You don’t need worksheets to get better at this. Try quick, real-writing practice:

  • Write a short paragraph that uses five “ie” words from the table: believe, friend, field, piece, brief.
  • Write two sentences that use “ei” words you often miss: their, receive, weird.
  • Run a find-and-replace check on your drafts for “ie” and “ei.” Pause on each one and confirm it belongs.

Mini List: High-Frequency Ie And Ei Words

If you want a tight set to memorize, start here. These make up a big share of mistakes people make.

High-Frequency Ie

  • believe
  • friend
  • piece
  • field
  • chief
  • thief
  • brief

High-Frequency Ei

  • their
  • receive
  • ceiling
  • either
  • neither
  • weird
  • seize

Common Mistakes And How To Catch Them

Most “ie/ei” errors come from speed, not lack of skill. Here’s what helps you catch them before you hit send.

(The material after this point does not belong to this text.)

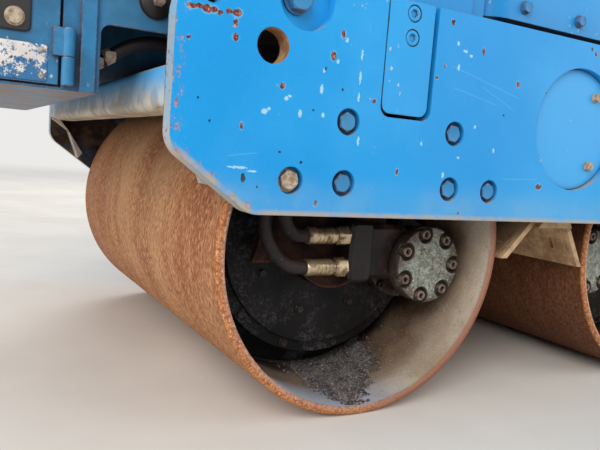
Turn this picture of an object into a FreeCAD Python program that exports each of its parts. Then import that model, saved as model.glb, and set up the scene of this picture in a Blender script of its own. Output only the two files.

Confusing “Ie” With “E I” In The Same Sound

“Believe” and “receive” both carry an “ee” sound in many accents, yet one uses “ie” and the other uses “ei.” When the word is in the ceive family, treat “cei” as a fixed chunk.

Mixing Up Homophones

“Their” has “ei.” “There” and “they’re” do not. If you’re writing about possession, pick “their,” then check the “heir” cue again.

Trusting The Rhyme Too Much

The rhyme works for a slice of vocabulary. It fails for common words like “weird” and “seize.” Use it as a hint, not a judge.

Quick Self-Test You Can Do In Two Minutes

Hide the lists above and try spelling these from memory. Then check yourself.

  • believe
  • piece
  • friend
  • receive
  • ceiling
  • their
  • weird
  • seize

If you missed one, write it correctly three times, then use it in one sentence you’d actually write. That small bit of use sticks better than copying a long list.